---- Provided data

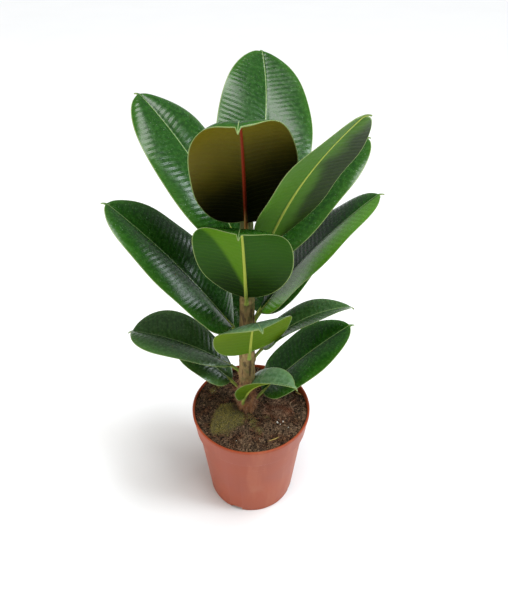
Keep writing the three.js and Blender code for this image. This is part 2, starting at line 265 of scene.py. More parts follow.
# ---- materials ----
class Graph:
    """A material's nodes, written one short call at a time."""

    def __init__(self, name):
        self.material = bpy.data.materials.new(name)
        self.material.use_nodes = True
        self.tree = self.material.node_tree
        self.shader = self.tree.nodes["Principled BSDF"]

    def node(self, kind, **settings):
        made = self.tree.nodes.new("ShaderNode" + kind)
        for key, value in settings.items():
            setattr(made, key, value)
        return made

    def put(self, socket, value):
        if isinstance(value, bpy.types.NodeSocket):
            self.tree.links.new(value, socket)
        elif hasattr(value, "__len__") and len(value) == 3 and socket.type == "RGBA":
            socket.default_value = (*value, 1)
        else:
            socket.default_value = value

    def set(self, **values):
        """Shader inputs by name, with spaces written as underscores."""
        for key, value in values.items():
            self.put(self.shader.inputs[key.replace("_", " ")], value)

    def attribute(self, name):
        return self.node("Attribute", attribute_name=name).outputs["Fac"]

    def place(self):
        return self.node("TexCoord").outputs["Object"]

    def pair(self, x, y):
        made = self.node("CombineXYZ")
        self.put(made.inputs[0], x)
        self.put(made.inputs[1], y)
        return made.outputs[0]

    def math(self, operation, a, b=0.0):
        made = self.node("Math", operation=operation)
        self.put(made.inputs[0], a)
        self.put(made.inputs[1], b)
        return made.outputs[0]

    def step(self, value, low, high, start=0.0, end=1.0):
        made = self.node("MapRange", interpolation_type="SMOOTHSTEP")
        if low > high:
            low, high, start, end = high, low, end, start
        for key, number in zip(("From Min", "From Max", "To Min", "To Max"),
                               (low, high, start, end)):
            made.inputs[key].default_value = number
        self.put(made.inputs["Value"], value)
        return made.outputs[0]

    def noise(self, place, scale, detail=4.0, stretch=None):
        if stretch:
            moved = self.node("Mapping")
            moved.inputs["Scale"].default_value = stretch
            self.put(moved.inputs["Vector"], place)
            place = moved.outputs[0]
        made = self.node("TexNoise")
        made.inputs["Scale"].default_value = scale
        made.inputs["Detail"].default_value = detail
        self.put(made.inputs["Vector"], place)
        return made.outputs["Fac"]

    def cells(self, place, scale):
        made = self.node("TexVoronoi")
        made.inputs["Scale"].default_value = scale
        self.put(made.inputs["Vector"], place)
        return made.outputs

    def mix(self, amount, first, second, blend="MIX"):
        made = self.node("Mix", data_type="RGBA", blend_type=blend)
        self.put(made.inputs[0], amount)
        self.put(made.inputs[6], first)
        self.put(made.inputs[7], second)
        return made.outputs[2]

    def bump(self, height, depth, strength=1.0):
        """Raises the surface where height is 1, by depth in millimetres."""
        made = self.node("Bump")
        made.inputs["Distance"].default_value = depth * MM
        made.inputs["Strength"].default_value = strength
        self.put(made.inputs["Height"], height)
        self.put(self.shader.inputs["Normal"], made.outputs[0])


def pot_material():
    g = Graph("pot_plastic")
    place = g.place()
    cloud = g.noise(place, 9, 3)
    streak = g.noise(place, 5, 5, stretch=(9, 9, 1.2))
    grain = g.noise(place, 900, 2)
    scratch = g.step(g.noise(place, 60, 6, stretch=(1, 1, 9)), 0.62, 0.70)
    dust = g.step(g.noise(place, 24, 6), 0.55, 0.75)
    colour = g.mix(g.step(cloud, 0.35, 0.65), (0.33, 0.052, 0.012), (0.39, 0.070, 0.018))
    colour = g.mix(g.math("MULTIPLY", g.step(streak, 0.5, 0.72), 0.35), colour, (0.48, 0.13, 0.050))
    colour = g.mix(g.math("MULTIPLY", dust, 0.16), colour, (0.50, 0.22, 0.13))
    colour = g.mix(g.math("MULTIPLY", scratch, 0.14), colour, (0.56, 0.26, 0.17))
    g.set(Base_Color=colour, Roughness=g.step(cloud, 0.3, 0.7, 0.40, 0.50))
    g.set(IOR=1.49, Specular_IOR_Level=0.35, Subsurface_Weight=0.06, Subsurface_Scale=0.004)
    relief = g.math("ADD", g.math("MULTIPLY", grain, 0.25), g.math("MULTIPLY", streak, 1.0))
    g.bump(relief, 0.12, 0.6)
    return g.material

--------

Please repeat the listing exactly, with nothing left out.

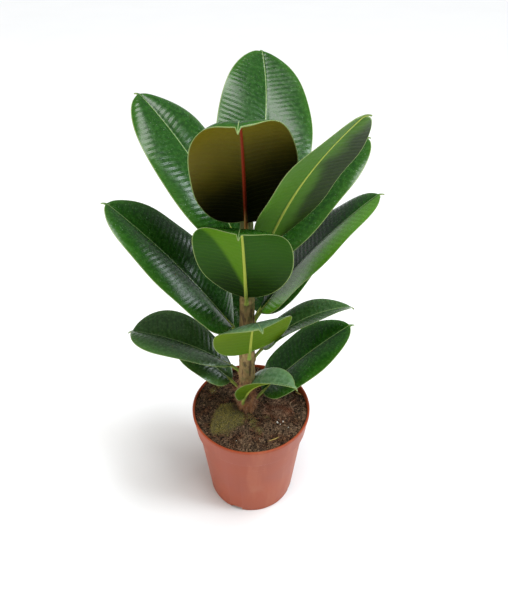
Keep writing the three.js and Blender code for this image. This is part 2, starting at line 265 of scene.py. More parts follow.
# ---- materials ----
class Graph:
    """A material's nodes, written one short call at a time."""

    def __init__(self, name):
        self.material = bpy.data.materials.new(name)
        self.material.use_nodes = True
        self.tree = self.material.node_tree
        self.shader = self.tree.nodes["Principled BSDF"]

    def node(self, kind, **settings):
        made = self.tree.nodes.new("ShaderNode" + kind)
        for key, value in settings.items():
            setattr(made, key, value)
        return made

    def put(self, socket, value):
        if isinstance(value, bpy.types.NodeSocket):
            self.tree.links.new(value, socket)
        elif hasattr(value, "__len__") and len(value) == 3 and socket.type == "RGBA":
            socket.default_value = (*value, 1)
        else:
            socket.default_value = value

    def set(self, **values):
        """Shader inputs by name, with spaces written as underscores."""
        for key, value in values.items():
            self.put(self.shader.inputs[key.replace("_", " ")], value)

    def attribute(self, name):
        return self.node("Attribute", attribute_name=name).outputs["Fac"]

    def place(self):
        return self.node("TexCoord").outputs["Object"]

    def pair(self, x, y):
        made = self.node("CombineXYZ")
        self.put(made.inputs[0], x)
        self.put(made.inputs[1], y)
        return made.outputs[0]

    def math(self, operation, a, b=0.0):
        made = self.node("Math", operation=operation)
        self.put(made.inputs[0], a)
        self.put(made.inputs[1], b)
        return made.outputs[0]

    def step(self, value, low, high, start=0.0, end=1.0):
        made = self.node("MapRange", interpolation_type="SMOOTHSTEP")
        if low > high:
            low, high, start, end = high, low, end, start
        for key, number in zip(("From Min", "From Max", "To Min", "To Max"),
                               (low, high, start, end)):
            made.inputs[key].default_value = number
        self.put(made.inputs["Value"], value)
        return made.outputs[0]

    def noise(self, place, scale, detail=4.0, stretch=None):
        if stretch:
            moved = self.node("Mapping")
            moved.inputs["Scale"].default_value = stretch
            self.put(moved.inputs["Vector"], place)
            place = moved.outputs[0]
        made = self.node("TexNoise")
        made.inputs["Scale"].default_value = scale
        made.inputs["Detail"].default_value = detail
        self.put(made.inputs["Vector"], place)
        return made.outputs["Fac"]

    def cells(self, place, scale):
        made = self.node("TexVoronoi")
        made.inputs["Scale"].default_value = scale
        self.put(made.inputs["Vector"], place)
        return made.outputs

    def mix(self, amount, first, second, blend="MIX"):
        made = self.node("Mix", data_type="RGBA", blend_type=blend)
        self.put(made.inputs[0], amount)
        self.put(made.inputs[6], first)
        self.put(made.inputs[7], second)
        return made.outputs[2]

    def bump(self, height, depth, strength=1.0):
        """Raises the surface where height is 1, by depth in millimetres."""
        made = self.node("Bump")
        made.inputs["Distance"].default_value = depth * MM
        made.inputs["Strength"].default_value = strength
        self.put(made.inputs["Height"], height)
        self.put(self.shader.inputs["Normal"], made.outputs[0])


def pot_material():
    g = Graph("pot_plastic")
    place = g.place()
    cloud = g.noise(place, 9, 3)
    streak = g.noise(place, 5, 5, stretch=(9, 9, 1.2))
    grain = g.noise(place, 900, 2)
    scratch = g.step(g.noise(place, 60, 6, stretch=(1, 1, 9)), 0.62, 0.70)
    dust = g.step(g.noise(place, 24, 6), 0.55, 0.75)
    colour = g.mix(g.step(cloud, 0.35, 0.65), (0.33, 0.052, 0.012), (0.39, 0.070, 0.018))
    colour = g.mix(g.math("MULTIPLY", g.step(streak, 0.5, 0.72), 0.35), colour, (0.48, 0.13, 0.050))
    colour = g.mix(g.math("MULTIPLY", dust, 0.16), colour, (0.50, 0.22, 0.13))
    colour = g.mix(g.math("MULTIPLY", scratch, 0.14), colour, (0.56, 0.26, 0.17))
    g.set(Base_Color=colour, Roughness=g.step(cloud, 0.3, 0.7, 0.40, 0.50))
    g.set(IOR=1.49, Specular_IOR_Level=0.35, Subsurface_Weight=0.06, Subsurface_Scale=0.004)
    relief = g.math("ADD", g.math("MULTIPLY", grain, 0.25), g.math("MULTIPLY", streak, 1.0))
    g.bump(relief, 0.12, 0.6)
    return g.material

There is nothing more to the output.